Driving by the sign “HITCHHIKERS MAY BE ESCAPING INMATES,” took me aback. Making an illegal U-turn in front of the medium-security WS Key Correctional Center on a rural Oklahoma highway this February, I drove back to snap a couple of pictures of the sign.
Reflecting upon many hitchhiking journeys of my own, through Europe, Canada, Alaska, across the U.S., and even across the length of Central America, and parts of Mexico, too, was I being stigmatized as an “escaping inmate”?
Maybe I am an escaping New Hampshirite, from the “Live Free or Die” state of my birth. Besides the state’s motto sounding like something from a suicide cult, the French motto on retreating is more appealing, “Live to fight another day.”
Although there are probably many inmates fully deserving of their sentences, perhaps there are some who have been wrongly incarcerated, and I should be honored to help someone escape injustice, which is reportedly a daily occurrence in America’s gulag. The U.S. has 2.1 million prisoners, which is about a quarter of the global prison population. Describing our incarceration network as a gulag is appropriate, because, after all, it does include slave labor.
Perhaps I have a “personal problem” with authority, but certainly there is irony in rural America where churches are conspicuous, and bars are shy behind hedges.
On another road trip, this time in December in Utah, I stopped for a young man at the edge of Monticello. He needed a lift to Blanding, 27 miles down the road. He was lightly dressed for the weather, without a coat, hat, and gloves. He did not have a backpack with a sleeping bag and tent, as I always had when hitching rides.
As I pulled onto the highway and he situated himself with the tricky seatbelt, he said, “Thanks for the ride. I just got out of jail.” He froze. There was a tense moment of silence. We glanced at each other, and we burst out laughing.
He had inadvertently said the one thing that he didn’t intend to say. Although I surely couldn’t top him for the honesty of his humorous statement, perhaps I should have told him that we were in a hurry because I had just robbed a bank.
In the many rides that I have received, never did I feel physically threatened. There were a few times that I may have questioned driving skills, but this was never intentional. I never hitchhiked for the adventure of the activity, or because I particularly liked doing it, but because I didn’t have any other way of getting around. Sometimes it was out of a need to get back to my vehicle, after, for example, hiking across a mountain range, or rafting a stretch of river.
I neither advocate for hitchhiking nor for picking up hitchhikers, but simply remind people that they themselves may one day be standing on the side of the road. Often I’ve heard the remark, “People used to be able to do things like hitchhike, but with the way things are today, with all the wackos out there, it’s too dangerous.” As crime statistics suggest, however, today is not necessarily more dangerous than in the past.
Hitchhikers provide important psychological services for the public.

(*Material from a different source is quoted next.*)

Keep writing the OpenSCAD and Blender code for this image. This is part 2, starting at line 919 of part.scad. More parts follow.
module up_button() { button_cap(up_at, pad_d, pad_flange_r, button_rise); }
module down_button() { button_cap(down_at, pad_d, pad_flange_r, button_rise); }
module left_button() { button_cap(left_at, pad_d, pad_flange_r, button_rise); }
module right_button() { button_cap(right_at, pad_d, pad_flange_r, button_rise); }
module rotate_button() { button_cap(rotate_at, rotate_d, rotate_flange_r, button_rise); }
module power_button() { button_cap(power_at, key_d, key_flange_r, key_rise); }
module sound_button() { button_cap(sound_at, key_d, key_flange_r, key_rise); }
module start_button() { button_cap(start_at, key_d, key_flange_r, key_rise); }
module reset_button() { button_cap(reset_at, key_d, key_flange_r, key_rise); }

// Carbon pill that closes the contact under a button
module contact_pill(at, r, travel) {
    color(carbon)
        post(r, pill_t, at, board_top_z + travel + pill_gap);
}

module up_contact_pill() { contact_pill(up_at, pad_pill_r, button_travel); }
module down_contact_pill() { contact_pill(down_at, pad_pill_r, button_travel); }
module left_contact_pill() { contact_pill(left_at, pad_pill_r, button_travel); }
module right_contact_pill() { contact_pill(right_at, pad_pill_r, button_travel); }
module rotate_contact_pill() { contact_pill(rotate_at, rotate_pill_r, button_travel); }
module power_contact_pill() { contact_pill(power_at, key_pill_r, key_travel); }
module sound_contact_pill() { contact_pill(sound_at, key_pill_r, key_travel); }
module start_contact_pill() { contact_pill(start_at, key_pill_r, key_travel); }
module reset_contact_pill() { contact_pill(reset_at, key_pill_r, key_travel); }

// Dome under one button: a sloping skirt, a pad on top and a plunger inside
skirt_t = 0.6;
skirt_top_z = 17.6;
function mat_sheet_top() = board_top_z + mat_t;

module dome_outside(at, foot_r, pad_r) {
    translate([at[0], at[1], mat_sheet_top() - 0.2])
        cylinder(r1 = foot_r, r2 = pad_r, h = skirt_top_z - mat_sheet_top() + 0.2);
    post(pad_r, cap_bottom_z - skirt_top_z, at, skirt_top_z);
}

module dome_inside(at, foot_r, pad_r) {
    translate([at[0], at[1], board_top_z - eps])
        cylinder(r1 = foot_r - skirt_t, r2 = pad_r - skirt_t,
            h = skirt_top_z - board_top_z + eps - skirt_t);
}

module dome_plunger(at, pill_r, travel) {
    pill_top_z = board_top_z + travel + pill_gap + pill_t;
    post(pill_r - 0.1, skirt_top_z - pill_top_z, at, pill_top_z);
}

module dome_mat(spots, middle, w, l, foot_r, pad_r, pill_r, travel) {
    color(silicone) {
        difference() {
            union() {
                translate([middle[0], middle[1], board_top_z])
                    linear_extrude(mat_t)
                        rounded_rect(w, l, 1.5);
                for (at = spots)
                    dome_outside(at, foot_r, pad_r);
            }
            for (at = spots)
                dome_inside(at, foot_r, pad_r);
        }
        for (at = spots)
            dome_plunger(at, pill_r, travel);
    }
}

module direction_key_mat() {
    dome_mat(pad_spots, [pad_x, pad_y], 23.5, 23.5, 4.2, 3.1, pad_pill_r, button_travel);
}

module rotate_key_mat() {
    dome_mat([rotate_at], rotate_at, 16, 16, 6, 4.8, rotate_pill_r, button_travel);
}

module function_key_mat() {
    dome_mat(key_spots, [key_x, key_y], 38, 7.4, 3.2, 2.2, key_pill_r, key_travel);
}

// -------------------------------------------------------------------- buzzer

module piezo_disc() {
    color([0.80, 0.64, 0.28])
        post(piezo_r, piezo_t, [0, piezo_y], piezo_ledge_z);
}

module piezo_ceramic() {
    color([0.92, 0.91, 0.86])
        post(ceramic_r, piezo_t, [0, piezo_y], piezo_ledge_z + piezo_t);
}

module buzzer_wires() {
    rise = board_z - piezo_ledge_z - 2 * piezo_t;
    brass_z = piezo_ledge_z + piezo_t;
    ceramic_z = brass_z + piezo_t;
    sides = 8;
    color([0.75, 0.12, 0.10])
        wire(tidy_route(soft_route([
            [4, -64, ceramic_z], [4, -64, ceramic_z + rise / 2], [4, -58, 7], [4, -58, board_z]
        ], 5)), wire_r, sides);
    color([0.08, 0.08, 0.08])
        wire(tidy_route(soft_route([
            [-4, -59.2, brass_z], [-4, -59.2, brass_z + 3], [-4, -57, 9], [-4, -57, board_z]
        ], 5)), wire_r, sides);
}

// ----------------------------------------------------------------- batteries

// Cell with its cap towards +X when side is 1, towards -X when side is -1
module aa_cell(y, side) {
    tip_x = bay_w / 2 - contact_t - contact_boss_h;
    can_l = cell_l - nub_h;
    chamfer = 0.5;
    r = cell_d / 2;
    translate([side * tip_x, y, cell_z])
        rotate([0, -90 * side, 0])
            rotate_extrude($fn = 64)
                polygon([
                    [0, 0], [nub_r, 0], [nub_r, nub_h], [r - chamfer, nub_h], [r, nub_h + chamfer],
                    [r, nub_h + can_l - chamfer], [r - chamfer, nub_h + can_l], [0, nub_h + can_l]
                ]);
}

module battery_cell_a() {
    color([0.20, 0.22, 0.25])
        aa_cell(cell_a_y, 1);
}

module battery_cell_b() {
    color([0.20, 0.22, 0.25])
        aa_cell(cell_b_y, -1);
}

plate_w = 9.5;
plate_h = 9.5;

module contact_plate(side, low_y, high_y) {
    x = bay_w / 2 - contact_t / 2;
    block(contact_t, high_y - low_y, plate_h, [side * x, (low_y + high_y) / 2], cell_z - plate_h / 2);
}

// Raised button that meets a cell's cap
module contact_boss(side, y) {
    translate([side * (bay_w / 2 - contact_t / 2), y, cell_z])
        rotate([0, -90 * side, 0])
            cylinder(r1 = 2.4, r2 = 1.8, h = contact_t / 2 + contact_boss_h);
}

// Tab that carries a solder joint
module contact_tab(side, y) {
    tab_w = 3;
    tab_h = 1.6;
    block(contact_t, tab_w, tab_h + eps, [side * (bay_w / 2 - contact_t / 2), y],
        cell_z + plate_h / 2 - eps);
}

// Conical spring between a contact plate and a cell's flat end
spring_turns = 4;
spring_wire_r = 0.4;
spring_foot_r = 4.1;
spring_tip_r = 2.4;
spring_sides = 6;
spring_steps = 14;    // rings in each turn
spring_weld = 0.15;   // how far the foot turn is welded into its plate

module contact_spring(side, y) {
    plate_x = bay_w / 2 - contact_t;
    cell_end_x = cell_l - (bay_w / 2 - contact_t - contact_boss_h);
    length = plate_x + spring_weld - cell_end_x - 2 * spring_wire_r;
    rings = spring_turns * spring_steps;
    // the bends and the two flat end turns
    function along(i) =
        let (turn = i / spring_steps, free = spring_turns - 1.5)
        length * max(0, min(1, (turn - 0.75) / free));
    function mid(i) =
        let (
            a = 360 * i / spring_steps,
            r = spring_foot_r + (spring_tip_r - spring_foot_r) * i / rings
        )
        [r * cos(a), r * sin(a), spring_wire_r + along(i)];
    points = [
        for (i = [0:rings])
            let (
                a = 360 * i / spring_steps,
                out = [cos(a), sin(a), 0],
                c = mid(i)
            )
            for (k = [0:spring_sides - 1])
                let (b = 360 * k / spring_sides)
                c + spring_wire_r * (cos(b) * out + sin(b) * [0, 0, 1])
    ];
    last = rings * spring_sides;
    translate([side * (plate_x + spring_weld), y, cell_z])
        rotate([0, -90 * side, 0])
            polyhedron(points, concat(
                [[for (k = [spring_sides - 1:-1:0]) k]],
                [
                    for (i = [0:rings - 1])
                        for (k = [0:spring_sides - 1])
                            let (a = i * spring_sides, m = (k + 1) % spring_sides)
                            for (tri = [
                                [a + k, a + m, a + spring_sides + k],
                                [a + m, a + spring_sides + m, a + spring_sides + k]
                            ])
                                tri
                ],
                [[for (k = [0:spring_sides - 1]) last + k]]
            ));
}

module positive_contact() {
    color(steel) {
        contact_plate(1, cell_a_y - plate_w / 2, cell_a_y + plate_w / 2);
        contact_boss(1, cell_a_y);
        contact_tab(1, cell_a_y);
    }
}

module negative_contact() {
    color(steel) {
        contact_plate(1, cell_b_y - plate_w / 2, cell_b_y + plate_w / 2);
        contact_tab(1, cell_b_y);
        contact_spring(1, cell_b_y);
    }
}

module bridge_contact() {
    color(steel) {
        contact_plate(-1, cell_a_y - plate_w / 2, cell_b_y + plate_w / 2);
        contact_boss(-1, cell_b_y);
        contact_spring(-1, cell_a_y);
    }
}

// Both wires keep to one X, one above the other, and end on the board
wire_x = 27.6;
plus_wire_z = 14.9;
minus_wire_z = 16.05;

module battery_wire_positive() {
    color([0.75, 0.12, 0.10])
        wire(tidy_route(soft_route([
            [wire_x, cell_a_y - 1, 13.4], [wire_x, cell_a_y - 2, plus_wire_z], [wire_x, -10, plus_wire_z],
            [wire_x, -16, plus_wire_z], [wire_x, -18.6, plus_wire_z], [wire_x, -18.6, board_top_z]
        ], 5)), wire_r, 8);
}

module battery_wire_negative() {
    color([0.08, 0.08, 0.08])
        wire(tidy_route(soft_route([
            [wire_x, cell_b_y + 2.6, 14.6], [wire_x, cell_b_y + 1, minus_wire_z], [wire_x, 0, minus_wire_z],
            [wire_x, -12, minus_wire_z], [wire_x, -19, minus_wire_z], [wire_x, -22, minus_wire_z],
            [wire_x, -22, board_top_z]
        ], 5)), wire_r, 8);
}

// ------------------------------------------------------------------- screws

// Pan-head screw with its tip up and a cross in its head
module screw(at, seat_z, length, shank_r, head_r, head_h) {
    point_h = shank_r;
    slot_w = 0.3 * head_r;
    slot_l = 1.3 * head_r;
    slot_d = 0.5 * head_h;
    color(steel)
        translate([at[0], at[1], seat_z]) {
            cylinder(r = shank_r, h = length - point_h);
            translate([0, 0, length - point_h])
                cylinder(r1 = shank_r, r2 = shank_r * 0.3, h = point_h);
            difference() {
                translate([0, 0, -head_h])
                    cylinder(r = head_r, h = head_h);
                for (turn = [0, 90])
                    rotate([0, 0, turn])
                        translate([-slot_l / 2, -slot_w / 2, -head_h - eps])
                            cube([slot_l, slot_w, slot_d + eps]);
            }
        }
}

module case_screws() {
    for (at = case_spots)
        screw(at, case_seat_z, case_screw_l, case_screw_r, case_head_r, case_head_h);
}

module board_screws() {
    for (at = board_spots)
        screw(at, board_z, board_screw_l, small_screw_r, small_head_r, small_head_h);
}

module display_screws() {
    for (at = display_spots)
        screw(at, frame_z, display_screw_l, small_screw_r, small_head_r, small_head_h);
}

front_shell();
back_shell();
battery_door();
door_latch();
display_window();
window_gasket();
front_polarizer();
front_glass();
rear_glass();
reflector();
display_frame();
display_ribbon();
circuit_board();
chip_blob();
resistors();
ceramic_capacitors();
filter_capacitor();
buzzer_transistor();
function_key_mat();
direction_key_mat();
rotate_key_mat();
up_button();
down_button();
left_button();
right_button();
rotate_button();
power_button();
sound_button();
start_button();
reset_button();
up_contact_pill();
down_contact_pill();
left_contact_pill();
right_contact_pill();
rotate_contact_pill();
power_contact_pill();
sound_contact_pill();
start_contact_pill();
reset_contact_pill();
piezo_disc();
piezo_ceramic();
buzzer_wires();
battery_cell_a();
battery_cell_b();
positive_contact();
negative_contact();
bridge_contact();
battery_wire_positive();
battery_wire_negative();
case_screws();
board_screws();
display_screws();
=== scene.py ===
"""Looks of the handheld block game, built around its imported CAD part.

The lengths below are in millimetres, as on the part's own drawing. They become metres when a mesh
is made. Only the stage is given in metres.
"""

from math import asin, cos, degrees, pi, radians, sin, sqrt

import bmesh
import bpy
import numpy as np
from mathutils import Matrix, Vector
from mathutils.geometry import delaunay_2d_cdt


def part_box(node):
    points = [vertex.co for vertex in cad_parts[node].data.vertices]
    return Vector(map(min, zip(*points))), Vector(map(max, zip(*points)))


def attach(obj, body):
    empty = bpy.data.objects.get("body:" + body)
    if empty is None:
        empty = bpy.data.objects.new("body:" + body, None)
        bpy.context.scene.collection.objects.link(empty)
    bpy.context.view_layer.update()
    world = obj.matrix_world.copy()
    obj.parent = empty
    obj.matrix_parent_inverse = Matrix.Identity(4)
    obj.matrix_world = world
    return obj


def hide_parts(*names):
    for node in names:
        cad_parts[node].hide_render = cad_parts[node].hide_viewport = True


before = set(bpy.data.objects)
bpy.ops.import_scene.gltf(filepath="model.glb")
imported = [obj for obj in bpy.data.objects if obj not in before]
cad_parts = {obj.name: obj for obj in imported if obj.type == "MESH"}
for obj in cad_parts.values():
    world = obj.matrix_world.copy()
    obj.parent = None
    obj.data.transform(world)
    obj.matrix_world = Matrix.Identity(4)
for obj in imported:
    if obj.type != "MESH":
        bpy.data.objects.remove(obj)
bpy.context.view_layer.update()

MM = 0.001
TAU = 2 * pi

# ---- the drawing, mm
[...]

Countless individuals have unloaded upon me their troubles, telling me all kinds of stories about their families, their jobs, government injustices, and a few positive stories, too. What I got from total strangers were real images, not tidied up Facebook personas.

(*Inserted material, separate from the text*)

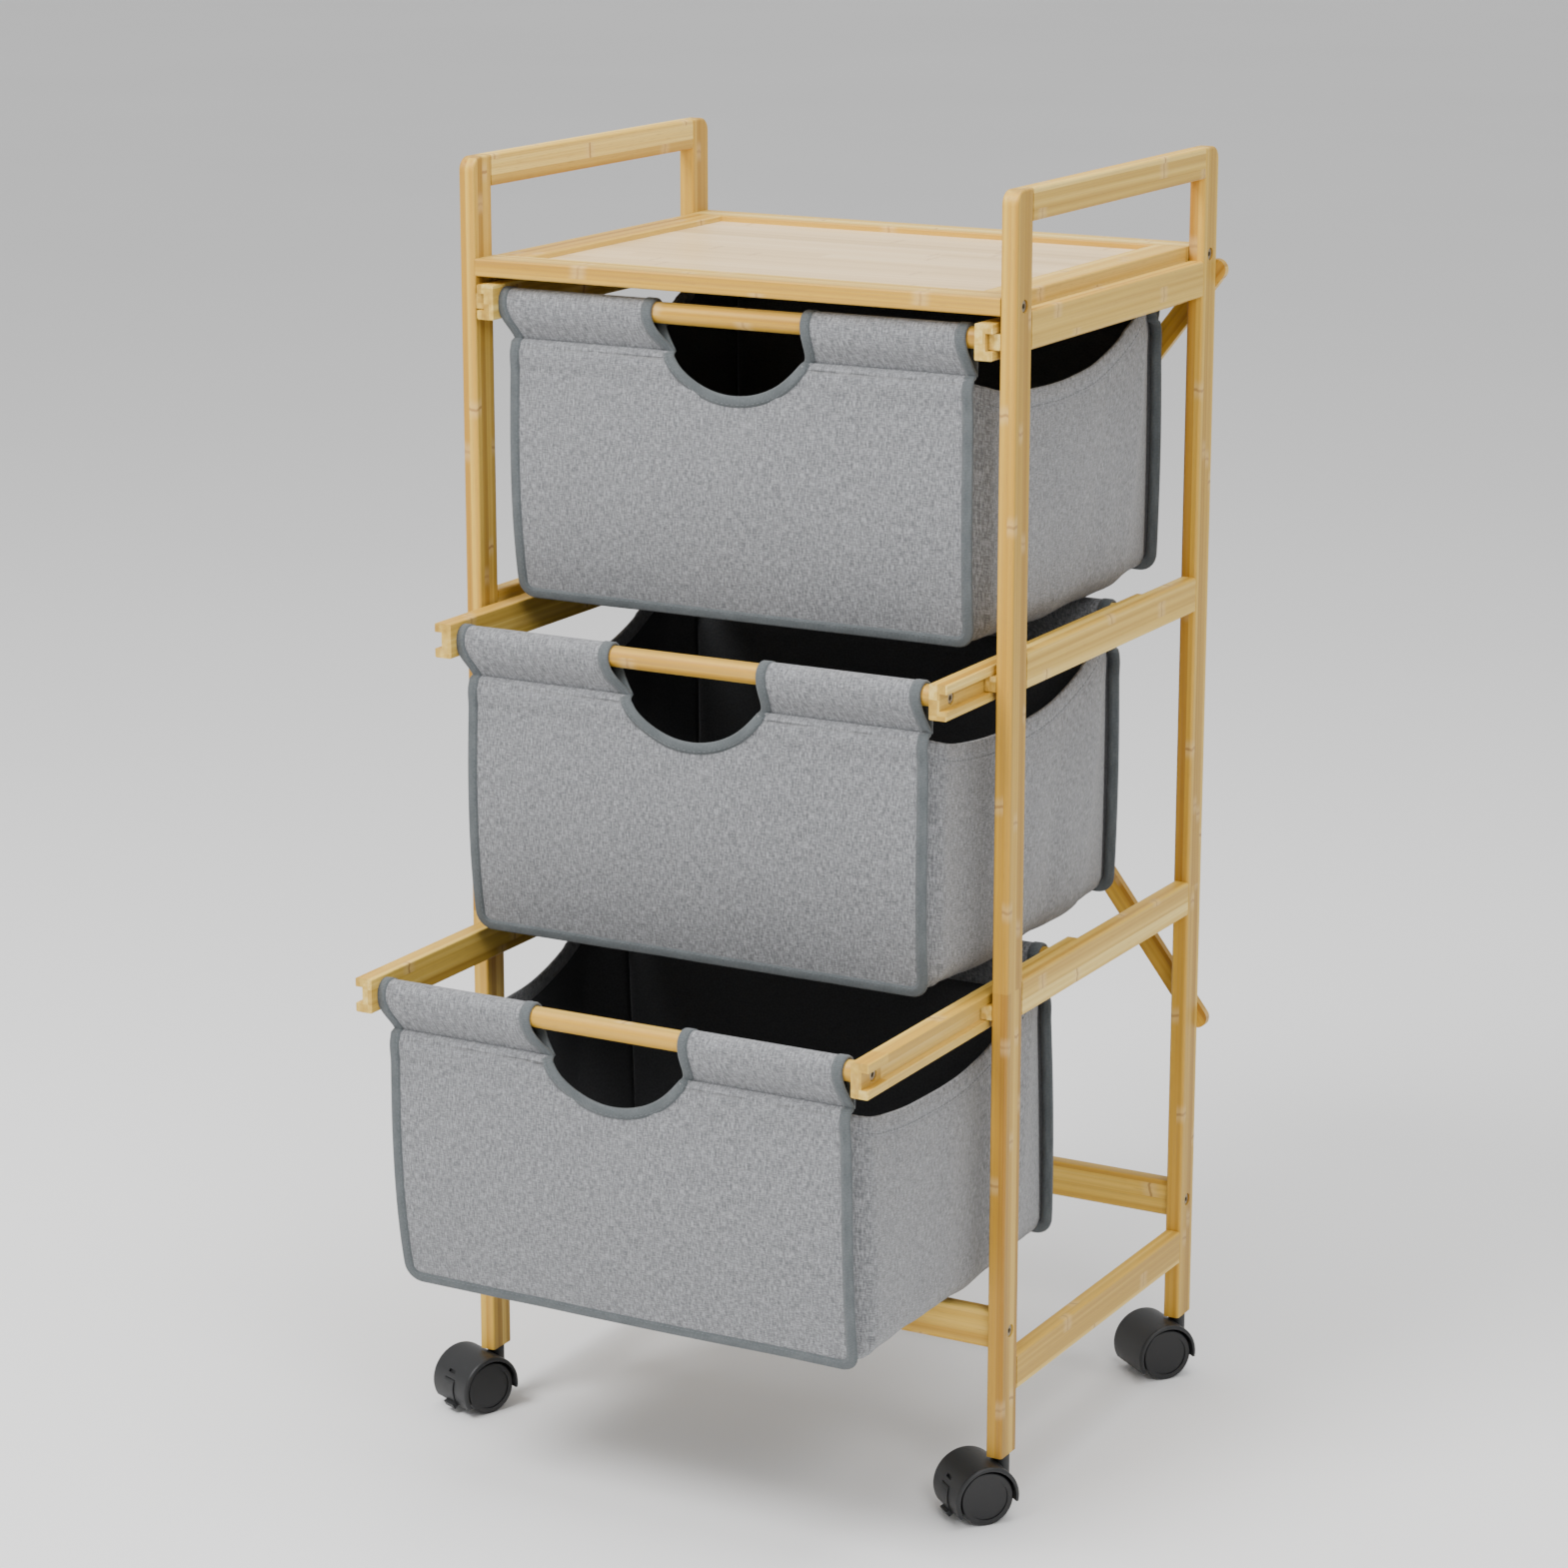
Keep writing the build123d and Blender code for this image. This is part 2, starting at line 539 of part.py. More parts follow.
def footprint_middle(nodes):
    """The middle of the whole object's footprint, in whole millimetres: the part's origin."""
    boxes = [shape.bounding_box() for shapes in nodes.values() for shape in shapes]
    middle_x = (min(b.min.X for b in boxes) + max(b.max.X for b in boxes)) / 2
    middle_y = (min(b.min.Y for b in boxes) + max(b.max.Y for b in boxes)) / 2
    return round(middle_x), round(middle_y)


def main():
    nodes = make_all()
    middle_x, middle_y = footprint_middle(nodes)
    print("origin, from the frame's own middle:", middle_x, middle_y)
    to_origin = Location((-middle_x, -middle_y, 0))
    os.makedirs("parts", exist_ok=True)
    for name, shapes in nodes.items():
        solids = [solid.moved(to_origin) for shape in shapes for solid in shape.solids()]
        export_step(solids[0] if len(solids) == 1 else Compound(children=solids), f"parts/{name}.step")


if __name__ == "__main__":
    main()
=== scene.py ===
from math import cos, pi, radians, sin

import bpy
import numpy as np
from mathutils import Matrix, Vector, noise


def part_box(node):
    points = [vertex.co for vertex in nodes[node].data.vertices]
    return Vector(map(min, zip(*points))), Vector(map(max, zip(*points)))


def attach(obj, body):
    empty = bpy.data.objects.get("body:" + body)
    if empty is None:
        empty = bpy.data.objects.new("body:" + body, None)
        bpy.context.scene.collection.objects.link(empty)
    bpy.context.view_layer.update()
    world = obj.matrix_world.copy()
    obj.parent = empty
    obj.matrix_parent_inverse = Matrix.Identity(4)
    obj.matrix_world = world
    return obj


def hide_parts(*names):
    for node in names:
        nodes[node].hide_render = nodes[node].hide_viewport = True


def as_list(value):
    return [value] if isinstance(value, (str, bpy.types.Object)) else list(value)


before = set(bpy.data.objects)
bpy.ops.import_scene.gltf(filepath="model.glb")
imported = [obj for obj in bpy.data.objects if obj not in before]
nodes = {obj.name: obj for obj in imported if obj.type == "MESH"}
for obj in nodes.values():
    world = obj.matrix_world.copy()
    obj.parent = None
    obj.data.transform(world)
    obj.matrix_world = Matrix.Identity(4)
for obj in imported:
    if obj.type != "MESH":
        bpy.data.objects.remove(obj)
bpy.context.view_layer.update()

# A bamboo laundry sorter on casters, with three fabric bags that hang by sleeves from pull-out dowels.
# Metres, +Z up, the front faces -Y. Lengths given with MM are in millimetres.
MM = 0.001
DRAWERS = ("top", "middle", "bottom")
SIDES = {"left": -1, "right": 1}


def middle_of(node):
    """The middle of a node's box."""
    low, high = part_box(node)
    return (low + high) / 2


stand_middle = (middle_of("front_left_leg") + middle_of("back_right_leg")) / 2


# ---------------------------------------------------------------- finishes
class Value:
    """What varies over a surface. Sums on it add the shader's Math nodes."""

    def __init__(self, finish, socket):
        self.finish = finish
        self.socket = socket

    def sum(self, operation, first, second):
        return self.finish.add("ShaderNodeMath", {"operation": operation}, {0: first, 1: second})

    def __add__(self, other):
        return self.sum("ADD", self, other)

    def __radd__(self, other):
        return self.sum("ADD", other, self)

    def __sub__(self, other):
        return self.sum("SUBTRACT", self, other)

    def __rsub__(self, other):
        return self.sum("SUBTRACT", other, self)

    def __mul__(self, other):
        return self.sum("MULTIPLY", self, other)

    def __rmul__(self, other):
        return self.sum("MULTIPLY", other, self)

    def __truediv__(self, other):
        return self.sum("DIVIDE", self, other)

    def __abs__(self):
        return self.sum("ABSOLUTE", self, 0)

    def __mod__(self, other):
        return self.sum("FLOORED_MODULO", self, other)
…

Some of the most inaccurate information I’ve ever received has been from people who have always lived near where they picked me up. Although this example is unimportant, it is illustrative of my point: The driver lectured me with great authority that the mountain over there was 16,123 feet above sea level. I happened to know, however, that Colorado’s tallest mountain, Mt. Elbert, is 14,433 feet high. Later I learned that Mt. Over There was Mt. Sopris, 12,953 feet tall.
Humorously, giving a Colorado ski bum a ride, he said, “The only problem with skiing Jackson Hole is that you have to get through Wyoming.” I didn’t bother to correct his geography.
Taking a road trip this year, for most of February, I drove 5,444 miles in thirteen states. I saw a grand total of two hitchhikers, and they were together. Regrettably, I did not write down their names, but they were a young couple. He is from England, and had previously hiked the Continental Divide Trail, and had especially fond memories of Wyoming’s Wind River Range. She is from Canada, Calgary and Victoria. They were taking a few days off from hiking The Florida Trail, which I had never heard of. I drove them from Perry, Florida, through driving rain, for about forty miles along U.S. 99.
It’s good to see that there are still some adventurous and philosophical people out there.